Malgré l'avénement d'une époque qui arrache les oripeaux d'une religiosité traditionnelle, la peur du diable est là et empreigne la pièce, avec Mephistopheles autre personnage phare. Dans sa toute première apparition dans notre mémoire d'imaginaire, il est un joyeux luron qui se met au service du docteur pour ses besoins mais qui l'avertit constamment des risques qu'il court et regrette d'avoir été chassé du ciel pour avoir suivi Lucifer. Il est la mauvaise conscience qui susurre à l'âme humaine de plonger dans ses penchants humains au mépris des règles et de la morale. Cette personnalité ambigue fait qu'il est loin d'être un manipulateur opportuniste sadique vêtu de rouge comme il surgira par la suite dans d'autres fictions " faustiennes' . le surnaturel accompagne le singulier duo avec des scènes frappantes : ainsi la ronde des sept pêchés capitaux qui se matérialisent devant le Docteur Faust et surtout le plus fameux des passages de la pièce, l'apparition d'Hélène de Troie, la beauté de l'Antiquité ressucitée et de la poésie en général. Il n'y a pas la belle Marguerite de Goethe mais Hélène la préfigure bien que n'apparaissant qu'une fois et étant un spectre. de toute façon, les femmes sont bien rares dans cette pièce... Et que dire de la fin attendue mais déchirante de la mort de Faust, entraîné dans les flammes de l'Enfer dont les derniers mots clouent avec splendeur le spectacle ?
Quand on connait la vie personnelle de Christopher Marlowe, on ne peut qu'être ébahi de la similitude entre Docteur Faust et Kit, tous deux hommes aspirant à tout savoir sur la vie en général, brûlant les étapes pour y parvenir, n'ayant aucun scrupule à bafouer la moralité et qui décède dans la violence ? Voilà une pièce plus intimiste qu'on ne le croit et que n'importe quel penseur atypique que révulse tout type de crédo ne peut que s'identifier. Mais la pensée de Marlowe est tout aussi ambigue lors du final où l'homme de raison et du savoir implore le ciel de le sauver des flammes... il ne semble pas rejeter Dieu mais plutôt critiquer les institutions , une procédure devenant constante dans un siècle qui connait la Réforme et les conflits entre protestants et catholiques.

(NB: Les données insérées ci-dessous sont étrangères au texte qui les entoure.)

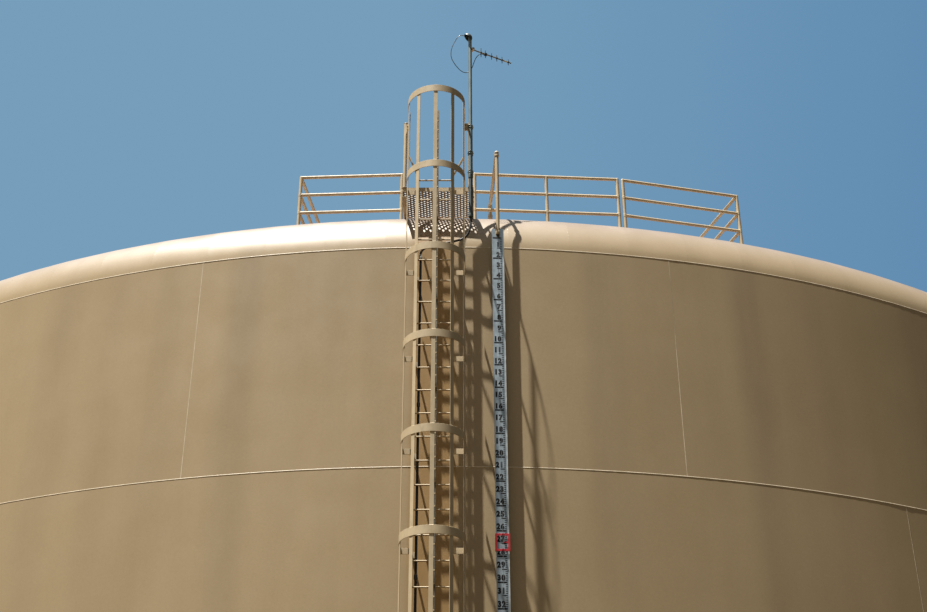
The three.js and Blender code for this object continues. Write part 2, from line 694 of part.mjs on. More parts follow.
function addGauge() {
  const frame = wallFrame(GAUGE_ANGLE);
  const half = BOARD_WIDTH / 2;
  const top = GAUGE_ZERO + BOARD_ABOVE;
  const foot = GAUGE_ZERO - GAUGE_LAST * GAUGE_PITCH - BOARD_BELOW;
  const back = -BOARD_FACE_OUT + BOARD_DEPTH;
  const t = BOARD_THICKNESS;
  const board = [
    block([-half, half], [-BOARD_FACE_OUT, -BOARD_FACE_OUT + t], [foot, top]),
    block([-half, -half + t], [-BOARD_FACE_OUT, back], [foot, top]),
    block([half - t, half], [-BOARD_FACE_OUT, back], [foot, top]),
  ];
  const bracketHalf = 30;
  const bracketDepth = 40;
  const bracketInset = 100;
  const span = SHELL_TOP - 2 * bracketInset - foot;
  for (let i = 0; i < BOARD_BRACKETS; i += 1) {
    const z = foot + bracketInset + (span * i) / (BOARD_BRACKETS - 1);
    const heights = [z, z + bracketDepth];
    board.push(block([-bracketHalf, bracketHalf], [-BOARD_FACE_OUT + t / 2, SEAT_DEPTH], heights));
  }
  add(frame, 'gauge_board', seated(join(board), GAUGE_ANGLE), boardAluminium);

  const y = -WIRE_OUT;
  const inner = GUIDE_REACH - WIRE_OUT;
  const roof = roofHeight(SHELL_RADIUS - inner);
  const collar = GUIDE_RADIUS + 3;
  const coupling = GUIDE_RADIUS + 7;
  const pipe = join([
    rod([0, y, GUIDE_MOUTH], [0, y, GUIDE_TOP], GUIDE_RADIUS),
    rod([0, y, GUIDE_MOUTH + 6], [0, y, GUIDE_MOUTH + 60], collar),
    ball([0, y, GUIDE_TOP], coupling),
    rod([0, y, GUIDE_TOP], [0, inner, GUIDE_TOP], GUIDE_RADIUS),
    ball([0, inner, GUIDE_TOP], coupling),
    rod([0, inner, GUIDE_TOP], [0, inner, roof - SEAT_DEPTH], GUIDE_RADIUS),
    ...GUIDE_COUPLINGS.map(([low, high]) => rod([0, inner, low], [0, inner, high], coupling)),
    rod([0, inner, roof - SEAT_DEPTH], [0, inner, roof + 15], GUIDE_RADIUS + 35),
  ]);
  const bore = rod([0, y, GUIDE_MOUTH - 10], [0, y, GUIDE_MOUTH + 120], GUIDE_RADIUS - 6);
  add(frame, 'gauge_guide_pipe', seated(pipe.subtract(bore), GAUGE_ANGLE), ladderPaint);

  const anchorTop = foot + 46;
  const wire = join([
    rod([0, y, anchorTop - 8], [0, y, GUIDE_MOUTH + 100], WIRE_RADIUS),
    block([-8, 8], [y - 8, -BOARD_FACE_OUT - WELD_GAP], [anchorTop - 24, anchorTop]),
  ]);
  add(frame, 'gauge_wire', wire, wireSteel);

  const centre = GAUGE_ZERO - TARGET_MARK * GAUGE_PITCH;
  const wide = TARGET_WIDTH / 2;
  const tall = TARGET_HEIGHT / 2;
  const rear = -BOARD_FACE_OUT - TARGET_CLEARANCE;
  const front = rear - TARGET_PLATE;
  const plate = block([-wide, wide], [front, rear], [centre - tall, centre + tall]);
  const window = block(
    [-wide + TARGET_BAR, wide - TARGET_BAR],
    [front - 1, rear + 1],
    [centre - tall + TARGET_BAR, centre + tall - TARGET_BAR],
  );
  const pointer = block(
    [WIRE_RADIUS + SLIDE_CLEARANCE, wide - TARGET_BAR + 1],
    [front, rear],
    [centre - POINTER_HEIGHT / 2, centre + POINTER_HEIGHT / 2],
  );
  const parts = [plate.subtract(window), pointer];
  const cheek = half + SLIDE_CLEARANCE;
  for (const side of [-1, 1]) {
    const faces = [side * cheek, side * wide].sort((a, b) => a - b);
    parts.push(block(faces, [rear - 1, rear + 34], [centre - tall, centre + tall]));
    const eyeZ = centre + side * (tall - TARGET_BAR / 2);
    parts.push(block([-9, 9], [y - 9, rear - 1], [eyeZ - 6, eyeZ + 6]));
  }
  const eye = WIRE_RADIUS + 0.5;
  const slot = block([-eye, eye], [y - eye, y + eye], [centre - tall - 10, centre + tall + 10]);
  add(frame, 'level_target', join(parts).subtract(slot), targetRed);
}

function addMast() {
  const frame = wallFrame(0);
  const x = MAST_X;
  const y = -MAST_OUT;
  const postX = GRAB_POSTS.right;
  const postFront = -GRAB_OUT - PIPE_RADIUS - WELD_GAP;
  const tabStart = CAGE_SHIFT + CAGE_RADIUS - FLAT_THICKNESS;
  const mast = [
    rod([x, y, MAST_SPLICE + WELD_GAP], [x, y, MAST_TOP], PIPE_RADIUS, 10),
    rod([x, y, MAST_SPLICE + WELD_GAP], [x, y, SLEEVE_TOP], SLEEVE_RADIUS, 10),
    block([tabStart, x], [y - 4, y + 4], TAB_SPAN),
  ];
  const clampHalf = 16;
  const clampBack = y + PIPE_RADIUS + 8;
  for (const z of MAST_CLAMPS) {
    const heights = [z - clampHalf, z + clampHalf];
    mast.push(block([x - 32, x + 32], [y - PIPE_RADIUS - 8, clampBack], heights));
    mast.push(block([postX - clampHalf, postX + clampHalf], [clampBack - 1, postFront], heights));
  }
  add(frame, 'mast', join(mast), galvanised);

  const lower = join([
    rod([x, y, MAST_FOOT + 60], [x, y, MAST_SPLICE], PIPE_RADIUS + 3, 10),
    rod([x, y, MAST_FOOT], [x, y, MAST_FOOT + 80], PIPE_RADIUS + 10, 10),
    block([x - 30, x + 30], [y, -DECK_OUT - WELD_GAP], [DECK_TOP - 55, DECK_TOP - 15]),
  ]);
  add(frame, 'mast_lower_conduit', lower, blackPlastic);

  const [hoodX, hoodZ] = HOOD_CENTRE;
  const behindMouth = new THREE.BoxGeometry(4 * HOOD_RADIUS, 4 * HOOD_RADIUS, 2 * HOOD_RADIUS);
  behindMouth.translate(0, 0, HOOD_RADIUS);
  behindMouth.rotateY(Math.PI / 4);
  behindMouth.translate(hoodX, y, hoodZ);
  const hood = ball([hoodX, y, hoodZ], HOOD_RADIUS, 12).intersect(toSolid(behindMouth));
  const neck = rod([x, y, MAST_TOP + WELD_GAP], [x, y, hoodZ], PIPE_RADIUS - 1, 10);
  const head = hood.add(neck);
  add(frame, 'weatherhead', head, blackPlastic);

  const aerial = new THREE.Group();
  aerial.position.set(x, y, BOOM_HEIGHT);
  aerial.rotation.z = radians(BOOM_TURN);
  frame.add(aerial);
  const start = PIPE_RADIUS + WELD_GAP;
  const antenna = [rod([start, 0, 0], [BOOM_LENGTH, 0, 0], 9)];
  const [clampWide, clampTall] = BOOM_CLAMP;
  antenna.push(block([start, start + 30], [-clampWide, clampWide], [-clampTall, clampTall]));
  ELEMENT_PLACES.forEach((place, i) => {
    const half = ELEMENT_LENGTHS[i] / 2;
    antenna.push(rod([place, 0, -half], [place, 0, half], 5, 6));
  });
  add(aerial, 'aerial', join(antenna), galvanised);

  // The riser stands against the backs of the rungs.
  const riserY = -RUNG_OUT + RUNG_RADIUS * Math.cos(Math.PI / RUNG_SIDES) + WELD_GAP + RISER_RADIUS;
  const riser = [rod([RISER_X, riserY, RAIL_FOOT], [RISER_X, riserY, RISER_TOP], RISER_RADIUS)];
  for (const z of COUPLING_HEIGHTS) {
    riser.push(rod([RISER_X, riserY, z - 30], [RISER_X, riserY, z + 30], RISER_RADIUS + 5));
  }
  const connector = [RISER_TOP - 65, RISER_TOP - 5];
  const [low, high] = connector.map((z) => [RISER_X, riserY, z]);
  riser.push(rod(low, high, RISER_RADIUS + 8));
  add(frame, 'conduit_riser', join(riser), blackPlastic);

  const flex = cable([
    [x, y, MAST_FOOT - WELD_GAP],
    [x, y, MAST_FOOT - 45],
    [458, -180, 11195],
    [441, -178, 11115],
    [408, -172, 11051],
    [352, -162, 11006],
    [275, -151, 10983],
    [180, -149, 10961],
    [86, -151, 10938],
    [7, -154, 10916],
    [-45, -158, 10899],
    [-92, -162, 10881],
    [-130, -167, 10858],
    [-155, -171, 10832],
    [-170, -174, 10804],
    [RISER_X, riserY, RISER_TOP + 15],
    [RISER_X, riserY, RISER_TOP + WELD_GAP],
  ], FLEX_RADIUS, 8, 26);
  add(frame, 'flexible_conduit', flex, blackPlastic);

  const coax = cable([
    [385, -180, 14338],
    [367, -180, 14347],
    [345, -180, 14351],
    [319, -180, 14342],
    [287, -180, 14310],
    [249, -180, 14231],
    [215, -180, 14144],
    [199, -180, 14048],
    [207, -180, 13948],
    [241, -180, 13862],
    [289, -176, 13785],
    [340, -168, 13730],
    [395, -157, 13709],
    [448, -147, 13735],
    [485, -139, 13799],
    [511, -130, 13887],
    [535, -125, 13968],
    [570, -118, 14036],
    [611, -109, 14071],
    [660, -87, 14085],
  ], COAX_RADIUS, 8, 52);
  add(frame, 'coax_loop', coax, blackPlastic);
}

addBottomAndShell();
addRoof();
addManway();
addLadder();
addCage();
addLanding();
addRailing();
addGauge();
addMast();

export default root;
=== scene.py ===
"""A welded steel storage tank: plates, weld seams, ladder and cage, landing, railing and level gauge.

Metres, +Z up. The origin is the centre of the bottom plate's underside, and the ladder stands at the
-Y side. A place on the wall is given by its angle from -Y towards +X, then by x along the wall,
y into the tank and z up, in the frame that wall() gives.
"""
from math import asin, atan, copysign, cos, degrees, exp, pi, radians, sin, sqrt

import bmesh
import bpy
from mathutils import Matrix, Vector
from mathutils.geometry import interpolate_bezier


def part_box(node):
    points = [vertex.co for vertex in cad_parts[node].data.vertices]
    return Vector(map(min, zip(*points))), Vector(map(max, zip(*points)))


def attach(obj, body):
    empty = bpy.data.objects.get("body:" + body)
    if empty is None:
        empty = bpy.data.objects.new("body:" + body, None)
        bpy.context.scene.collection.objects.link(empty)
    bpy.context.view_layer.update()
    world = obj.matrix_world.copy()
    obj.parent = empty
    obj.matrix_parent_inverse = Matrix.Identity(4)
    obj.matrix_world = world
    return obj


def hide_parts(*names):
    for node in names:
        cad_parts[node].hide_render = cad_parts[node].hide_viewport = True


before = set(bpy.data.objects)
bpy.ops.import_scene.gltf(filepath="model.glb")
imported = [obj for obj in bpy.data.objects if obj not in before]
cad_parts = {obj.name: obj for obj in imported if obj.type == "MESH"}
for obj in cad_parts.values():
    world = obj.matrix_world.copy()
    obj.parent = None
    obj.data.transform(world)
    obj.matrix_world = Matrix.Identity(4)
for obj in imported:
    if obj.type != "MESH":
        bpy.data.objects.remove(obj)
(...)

Et quelle richesse dans la langue ! Christopher Marlowe ayant été un universitaire et surtout un amoureux de la culture antique, il s'en donne à coeur joie, emploie avec une préciosité époustouflante mais qui ne cache jamais le ton acéré qui vivote dans la pièce. C'est là cependant ce qui peut rébuter ceux qui veulent le lire, il est exigeant et alambiqué mais très beau à lire.
En revanche, on constate les mutilations et changements du texte. Au XVIeme siècle, le texte dramatique pouvait souvent être modifié à loisir par des éditeurs arrivistes ne se souciant guère du droit d'auteur qui ne commence tout juste à balbutier. Les passages farcesques sont d'une faiblesse, qui reflète cependant l'ambivalence du théâtre au temps de la reine Elisabeth alternant le comique à la tragédie.
Goethe, Berlioz, Boulghakov et d'autres ont suivi une voie pavé par Marlowe qui mérite d'être redécouvert en France et lu surtout pour cette pièce mémorable pour ses questionnements qui nous semblent si contemporains sur la morale, la science qui va trop loin, les idéologies religieuses et la volonté de tout connaître au risque d'oublier ses humilités et de ses limites humaines, avec un anti-héros passionnant et d'un compère tout aussi fouilli. Lire la Tragédie du Docteur Faust c'est redécouvrir un mythe et ses aphorismes touchant à l'humain et à la foi.